++++ COLLECTED DATA

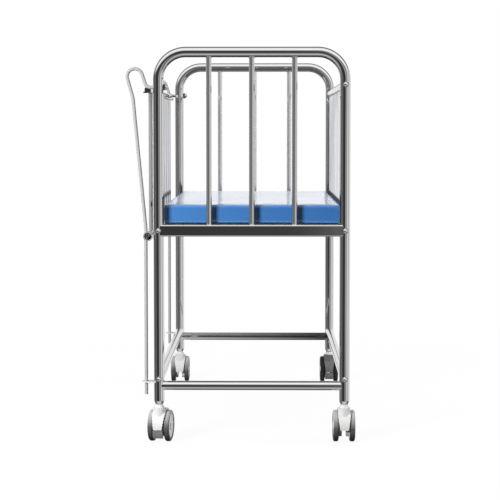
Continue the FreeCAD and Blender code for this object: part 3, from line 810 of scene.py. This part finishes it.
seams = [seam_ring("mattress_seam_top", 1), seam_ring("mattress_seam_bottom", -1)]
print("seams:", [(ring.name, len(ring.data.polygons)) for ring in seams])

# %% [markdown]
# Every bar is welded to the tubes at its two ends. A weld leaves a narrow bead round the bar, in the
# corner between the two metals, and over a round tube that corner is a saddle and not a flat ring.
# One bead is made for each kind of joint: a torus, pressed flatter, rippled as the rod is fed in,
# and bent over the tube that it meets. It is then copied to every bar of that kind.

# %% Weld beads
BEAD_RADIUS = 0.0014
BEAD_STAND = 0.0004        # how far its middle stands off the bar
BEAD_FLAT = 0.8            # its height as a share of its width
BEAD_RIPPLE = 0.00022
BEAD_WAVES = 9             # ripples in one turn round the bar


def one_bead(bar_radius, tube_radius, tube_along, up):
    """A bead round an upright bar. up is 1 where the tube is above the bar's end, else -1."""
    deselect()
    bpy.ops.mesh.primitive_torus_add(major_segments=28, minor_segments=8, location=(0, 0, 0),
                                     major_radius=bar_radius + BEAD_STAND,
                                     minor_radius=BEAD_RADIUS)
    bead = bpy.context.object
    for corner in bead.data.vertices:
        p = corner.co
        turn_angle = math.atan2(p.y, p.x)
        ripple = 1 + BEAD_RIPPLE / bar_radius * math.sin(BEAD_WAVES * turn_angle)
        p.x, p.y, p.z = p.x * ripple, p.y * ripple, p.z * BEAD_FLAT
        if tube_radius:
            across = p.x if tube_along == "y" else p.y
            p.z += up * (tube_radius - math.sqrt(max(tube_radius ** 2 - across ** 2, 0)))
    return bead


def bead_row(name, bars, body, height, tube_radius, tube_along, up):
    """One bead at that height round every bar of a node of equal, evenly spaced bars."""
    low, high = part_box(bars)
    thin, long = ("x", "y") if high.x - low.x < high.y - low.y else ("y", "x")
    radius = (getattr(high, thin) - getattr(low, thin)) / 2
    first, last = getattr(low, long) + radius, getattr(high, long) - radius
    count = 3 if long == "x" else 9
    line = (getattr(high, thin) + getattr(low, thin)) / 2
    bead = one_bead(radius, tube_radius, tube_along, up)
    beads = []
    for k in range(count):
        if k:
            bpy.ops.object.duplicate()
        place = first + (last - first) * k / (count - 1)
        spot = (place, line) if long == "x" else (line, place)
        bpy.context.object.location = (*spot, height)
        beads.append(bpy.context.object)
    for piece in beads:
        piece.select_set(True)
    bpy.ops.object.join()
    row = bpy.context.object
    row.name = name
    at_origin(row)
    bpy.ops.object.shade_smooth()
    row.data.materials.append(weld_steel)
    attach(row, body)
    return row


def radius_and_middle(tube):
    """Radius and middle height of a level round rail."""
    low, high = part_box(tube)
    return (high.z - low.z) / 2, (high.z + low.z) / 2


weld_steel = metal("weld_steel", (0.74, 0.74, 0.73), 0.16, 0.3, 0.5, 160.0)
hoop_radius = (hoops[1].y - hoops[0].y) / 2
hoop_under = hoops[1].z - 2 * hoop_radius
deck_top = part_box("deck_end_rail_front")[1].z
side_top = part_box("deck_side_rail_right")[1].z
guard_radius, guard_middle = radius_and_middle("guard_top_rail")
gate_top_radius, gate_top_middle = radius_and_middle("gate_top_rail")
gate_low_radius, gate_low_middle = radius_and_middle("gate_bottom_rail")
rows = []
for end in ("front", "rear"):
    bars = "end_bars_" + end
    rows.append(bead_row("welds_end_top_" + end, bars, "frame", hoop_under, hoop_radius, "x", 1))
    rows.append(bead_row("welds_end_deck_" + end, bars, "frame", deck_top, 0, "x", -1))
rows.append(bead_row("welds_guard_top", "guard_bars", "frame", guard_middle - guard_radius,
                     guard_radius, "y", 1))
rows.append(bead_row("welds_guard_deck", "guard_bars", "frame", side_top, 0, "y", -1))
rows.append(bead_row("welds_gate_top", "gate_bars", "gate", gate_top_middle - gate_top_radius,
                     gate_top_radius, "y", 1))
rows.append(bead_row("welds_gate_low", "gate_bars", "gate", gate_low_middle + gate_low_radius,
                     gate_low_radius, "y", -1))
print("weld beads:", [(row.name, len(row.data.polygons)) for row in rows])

++++++++

_PROBLEM REQUIREMENTS_
Return exactly, please, the lines of the material from the first one down to and including the line where "BEAD_WAVES = 9" appears.

_RESULT OF THE TASK_
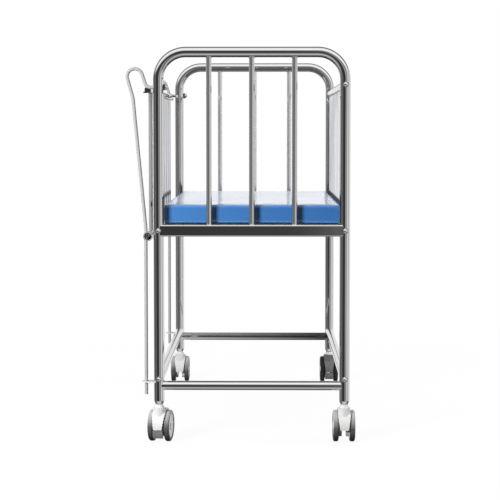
Continue the FreeCAD and Blender code for this object: part 3, from line 810 of scene.py. This part finishes it.
seams = [seam_ring("mattress_seam_top", 1), seam_ring("mattress_seam_bottom", -1)]
print("seams:", [(ring.name, len(ring.data.polygons)) for ring in seams])

# %% [markdown]
# Every bar is welded to the tubes at its two ends. A weld leaves a narrow bead round the bar, in the
# corner between the two metals, and over a round tube that corner is a saddle and not a flat ring.
# One bead is made for each kind of joint: a torus, pressed flatter, rippled as the rod is fed in,
# and bent over the tube that it meets. It is then copied to every bar of that kind.

# %% Weld beads
BEAD_RADIUS = 0.0014
BEAD_STAND = 0.0004        # how far its middle stands off the bar
BEAD_FLAT = 0.8            # its height as a share of its width
BEAD_RIPPLE = 0.00022
BEAD_WAVES = 9             # ripples in one turn round the bar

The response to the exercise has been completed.